Tuesday, December 18, 2007

Magglio Ordonez: A Resurrection Of A Career

I am a supporter of Magglio Ordonez. I was a much bigger supporter of Maggs when he played for the White Sox. Certain actions on his behalf before his departure left a bad taste in my mouth. I'm happy he has found more success and I don't mind that the success is with the rival Tigers.

Magglio is one of the reasons that I was drawn back to baseball. I remember listening to radio broadcasts of White Sox games around 1998 and 1999. Magglio always stood out as someone who will be very special when he finally breaks through.

Well, it didn't take very long for Maggs to break through. He started hitting consistently and started to make spectacular plays in right field. He seemed to get a little better each year. You could count on Magglio to hit around .300 and drive in around 100 runs and hit somewhere around 30 home runs each year. He was turning himself into one hell of a player.

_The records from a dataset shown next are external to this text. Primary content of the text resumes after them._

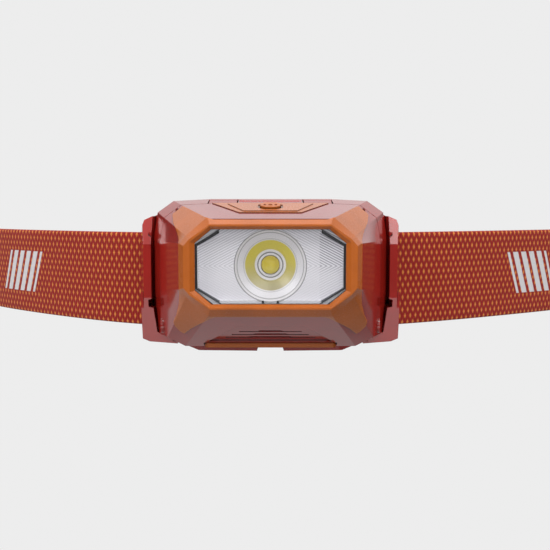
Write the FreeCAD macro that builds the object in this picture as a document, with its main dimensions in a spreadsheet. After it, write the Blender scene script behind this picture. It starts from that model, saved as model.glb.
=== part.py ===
import FreeCAD, Part
import math
import os
import re
import Sketcher

# Headlamp: a hinged lamp housing on a curved forehead frame with an elastic headband.
# Millimetres. X is to the wearer's left as seen from the front, the beam leaves along -Y, Z is up.
# The origin is where the middle of the forehead frame meets the head, half way up the band.

Vector = FreeCAD.Vector
doc = FreeCAD.newDocument("headlamp")
sheet = doc.addObject("Spreadsheet::Sheet", "Dims")

dimensions = {
    # headband and forehead frame
    "band_width": 25, "band_thick": 1.3, "band_gap": 0.3, "head_radius": 92.8,
    "keeper_thick": 1.55, "plate_thick": 1.8, "frame_half": 33.9, "frame_top": 17.5,
    "keeper_near": 24.5, "keeper_far": 28, "keeper_half": 15.2,
    "lip_front": 6.6, "lip_top": 16.1, "lip_bottom": 17.8, "lip_half": 17.8, "thumb_half": 3.4,
    # the band runs lower behind the head than on the forehead
    "drop_start": 50, "back_drop": 5, "back_depth": 121,
    # tilting joint between frame and lamp
    "tilt_depth": 9.7, "tilt_drop": 10.5, "ear_near": 25, "ear_far": 26.2, "ear_radius": 2.4,
    "pin_radius": 1.25, "pin_fit": 0.05,
    # housing outline at its back, waist and front
    "case_back": 6.3, "parting": 13, "waist": 15, "case_front": 33.6, "wall": 1.1,
    "top_back": 21.2, "top_front": 16.5, "bottom_back": 15.2, "bottom_front": 4.7,
    # cover hinge
    "hinge_depth": 9.2, "hinge_height": 19.3, "hinge_radius": 1.7, "hinge_pin": 0.8,
    # window, lens and light
    "eye": 6, "window_half": 16.45, "window_rise": 8.17, "bezel_front": 35.8,
    "lens_half": 17.5, "lens_rise": 9.2, "lens_thick": 0.9, "bowl_radius": 8.1,
    # cells
    "cell_radius": 5.25, "cell_length": 44.5, "cell_depth": 12.95, "cell_pitch": 10.53, "cell_low": -7.8,
    # electronics
    "board_back": 21.6, "board_thick": 1, "screw_radius": 0.8,
    # button and latch
    "button_half": 2.35, "button_depth": 19.4, "button_reach": 3.2, "latch_half": 16, "latch_thick": 1.1,
}
for row, (alias, number) in enumerate(dimensions.items(), start=1):
    sheet.set("A%d" % row, alias.replace("_", " "))
    sheet.set("B%d" % row, str(number))
    sheet.setAlias("B%d" % row, alias)
doc.recompute()

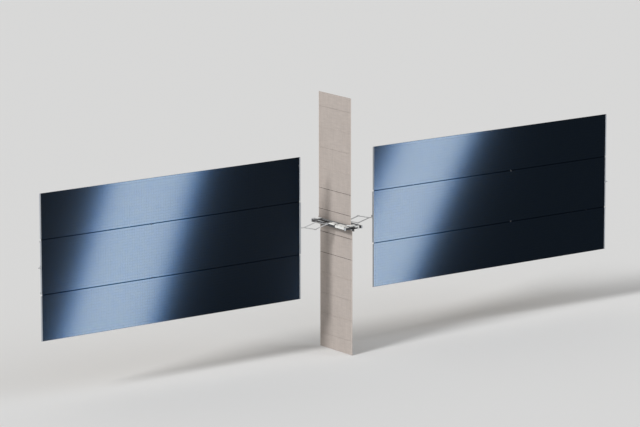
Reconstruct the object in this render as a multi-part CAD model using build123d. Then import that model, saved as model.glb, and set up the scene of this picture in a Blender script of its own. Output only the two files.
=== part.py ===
from build123d import *
import os

os.makedirs("parts", exist_ok=True)

# A high-power satellite in orbit: a thin flat bus, two three-strip solar wings on
# yokes, and two accordion radiators that fold flat above and below the bus.
# X runs along the wings to the right, Y away from the viewer, Z up.
# The origin is on the wing axis, in the middle of the bus.

# Solar cells and the blankets that carry them
cell_pitch = 158.0
cell_columns = 108
middle_rows = 19
outer_rows = 16
blanket_thick = 4.0
seam_margin = 12.0
hem = 6.0
batten_columns = 9
batten_width = 24.0
batten_thick = 3.0

# End bars that hold the blankets, and their seam hinges
bar_start = 2600.0
bar_width = 60.0
root_bar_width = 90.0
bar_depth = 60.0
bar_chamfer = 8.0
bar_end_gap = 50.0
fold_gap = 12.0
bar_lug_head = 9.0
bar_lug_foot = 60.0
bar_lug_width = 14.0
bar_pin_radius = 5.0

# Telescopic mast of square tubes behind the middle strip
mast_stages = 7
mast_root_half = 62.0
mast_tip_half = 32.0
mast_collar = 7.0
mast_collar_length = 70.0
mast_corner = 8.0
mast_gap = 14.0
canister_half = 84.0
canister_length = 640.0
canister_corner = 16.0
mast_plate_thick = 16.0
mast_plate_height = 150.0
clip_columns = 63
clip_length = 110.0
clip_height = 46.0
clip_thick = 10.0
tip_reach = 136.0
tip_height = 150.0
tip_plate = 24.0
tip_nub = 26.0

# Yoke between the bus and the wing, and its drive
yoke_knee = 1500.0
yoke_stub = 210.0
yoke_rise = 200.0
yoke_tube = 46.0
knee_length = 150.0
knee_wall = 6.0
hub_radius = 42.0
hub_length = 34.0
drive_radius = 60.0
drive_length = 72.0
drive_gap = 9.0
drive_saddle = 84.0
drive_height = 60.0
shaft_radius = 30.0
shaft_fit = 0.05
shaft_floor = 12.0
bore_run_out = 4.0

# Bus tray, rails, corner fittings and boxes
tray_half_x = 600.0
tray_half_y = 1530.0
tray_depth = 130.0
tray_corner = 12.0
rail_wall = 22.0
rail_above = 20.0
rail_below = 118.0
rail_groove = 8.0
corner_inset = 15.0
corner_width = 80.0
corner_length = 72.0
corner_above = 24.0
corner_hole = 17.0
corner_chamfer = 10.0
box_width = 300.0
hood_start = 80.0
hood_height = 94.0
hood_round = 44.0
case_length = 830.0
case_inset = 5.0
case_proud = 23.0
case_skirt = 80.0
case_shelf = 30.0
case_top = 80.0
case_top_inset = 125.0
case_notch = 60.0
low_case_top = 44.0
box_round = 10.0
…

On May 19, 2004, Magglio's career path took a nasty turn. He was injured in a collision with Willie Harris on a shallow pop up. He rehabbed it, came back briefly and went out again when complications arose. Magglio was to be a free agent at the end of 2004. That's when the real fun began.

Magglio hired Scott Boras to represent him. The Sox rarely see eye to eye with him, but are willing to work with Boras when needed. Then the Sox were refused a look at medical reports about Magglio's health. These reports would determine the type of offer Magglio would receive and his realistic time table for a healthy return. Then a workout that was scheduled was cancelled because Boras didn't want a media circus. The Sox doctors were barred from examining Magglio before the arbitration deadline.

The Sox got tired of being jacked around and withdrew all offers. I don't pretend to know everything that went on, but just know what has leaked out since 2004. The Sox instead picked up Jermaine Dye and retooled a few positions that drew a lot of criticism. The Sox also won the World Series the next year because of those changes.

Don't cry for Magglio though. He went on to bigger and better things. He made a World Series appearance in 2006 with the Tigers and won the AL batting crown in 2007 with a .363 average. That's 43 points higher than he ever hit with the White Sox.

The departure, although sad for the fans, was the best thing for both parties. Magglio was able to let his hair down, so to speak, and the White Sox ended 88 years of watching other teams win the World Series. It took a few years to realize, but it's a win-win situation for everybody in the end.

1 comment:

Bay Rat North West said...

Great post!

I have been following Maggs since his rookie year and is one of the few non-Reds I collect. It has been enjoyable watching him take the stage in such a big way.

I have added a link to your page from my Cincy Reds Cards page. I am a truck driver so posts will be on there as I can. Look forward to reading more of this in the future.